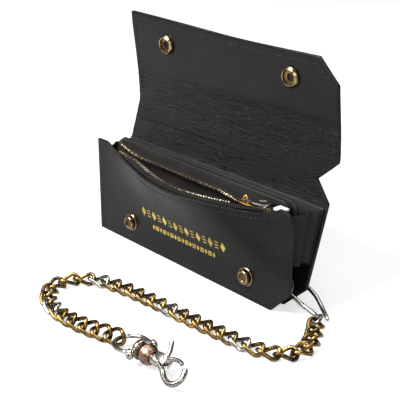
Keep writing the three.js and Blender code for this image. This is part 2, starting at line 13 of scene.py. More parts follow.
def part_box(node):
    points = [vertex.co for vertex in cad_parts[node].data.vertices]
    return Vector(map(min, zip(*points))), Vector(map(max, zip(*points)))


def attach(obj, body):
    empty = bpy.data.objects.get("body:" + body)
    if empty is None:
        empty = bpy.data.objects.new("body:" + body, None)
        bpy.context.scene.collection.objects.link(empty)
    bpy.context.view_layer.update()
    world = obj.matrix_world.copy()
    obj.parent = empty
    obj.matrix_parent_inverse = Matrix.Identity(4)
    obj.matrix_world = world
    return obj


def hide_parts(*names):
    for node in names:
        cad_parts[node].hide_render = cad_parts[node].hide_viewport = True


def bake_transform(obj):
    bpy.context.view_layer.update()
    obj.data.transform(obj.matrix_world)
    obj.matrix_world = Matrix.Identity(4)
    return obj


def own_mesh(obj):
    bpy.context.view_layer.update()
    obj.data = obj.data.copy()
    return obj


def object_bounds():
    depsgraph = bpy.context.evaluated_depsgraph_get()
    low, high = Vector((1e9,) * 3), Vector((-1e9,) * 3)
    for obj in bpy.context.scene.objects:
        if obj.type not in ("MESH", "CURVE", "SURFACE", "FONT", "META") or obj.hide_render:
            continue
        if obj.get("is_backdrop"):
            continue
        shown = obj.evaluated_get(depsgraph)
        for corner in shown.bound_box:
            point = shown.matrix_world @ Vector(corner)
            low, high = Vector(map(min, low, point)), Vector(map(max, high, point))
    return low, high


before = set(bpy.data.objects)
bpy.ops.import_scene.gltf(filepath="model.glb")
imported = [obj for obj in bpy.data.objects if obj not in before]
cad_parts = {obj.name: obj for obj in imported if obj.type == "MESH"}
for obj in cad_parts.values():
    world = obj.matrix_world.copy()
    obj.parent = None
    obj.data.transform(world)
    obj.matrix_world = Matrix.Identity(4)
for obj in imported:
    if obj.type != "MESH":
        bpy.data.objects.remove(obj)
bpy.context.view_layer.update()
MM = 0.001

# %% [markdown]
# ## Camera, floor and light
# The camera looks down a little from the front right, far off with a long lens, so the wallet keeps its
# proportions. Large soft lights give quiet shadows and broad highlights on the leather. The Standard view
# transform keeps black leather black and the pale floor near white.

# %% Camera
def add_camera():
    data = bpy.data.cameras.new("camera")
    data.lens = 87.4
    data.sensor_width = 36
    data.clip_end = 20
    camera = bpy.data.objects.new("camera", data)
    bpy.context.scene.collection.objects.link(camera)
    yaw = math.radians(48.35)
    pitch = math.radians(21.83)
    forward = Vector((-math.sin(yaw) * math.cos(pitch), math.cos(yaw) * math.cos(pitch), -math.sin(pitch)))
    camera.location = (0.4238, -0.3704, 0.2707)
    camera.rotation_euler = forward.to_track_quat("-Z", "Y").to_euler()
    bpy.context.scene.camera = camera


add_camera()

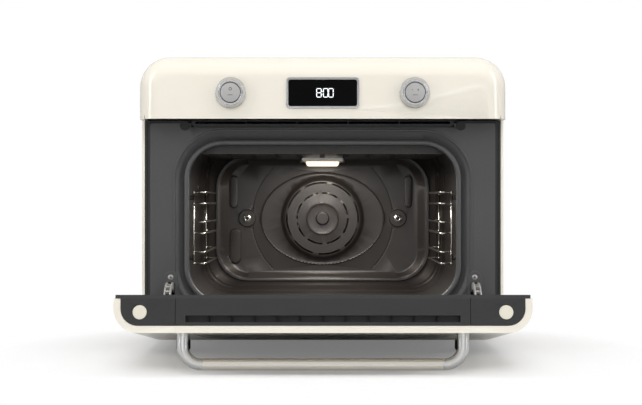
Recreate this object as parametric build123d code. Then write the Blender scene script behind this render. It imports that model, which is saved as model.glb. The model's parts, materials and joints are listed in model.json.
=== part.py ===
=====
Quote only the lines running from the line that holds "if obj.type not" to the line that holds "for corner in", both ends included.

        if obj.type not in ("MESH", "CURVE", "SURFACE", "FONT", "META") or obj.hide_render:
            continue
        if obj.get("is_backdrop"):
            continue
        shown = obj.evaluated_get(depsgraph)
        for corner in shown.bound_box:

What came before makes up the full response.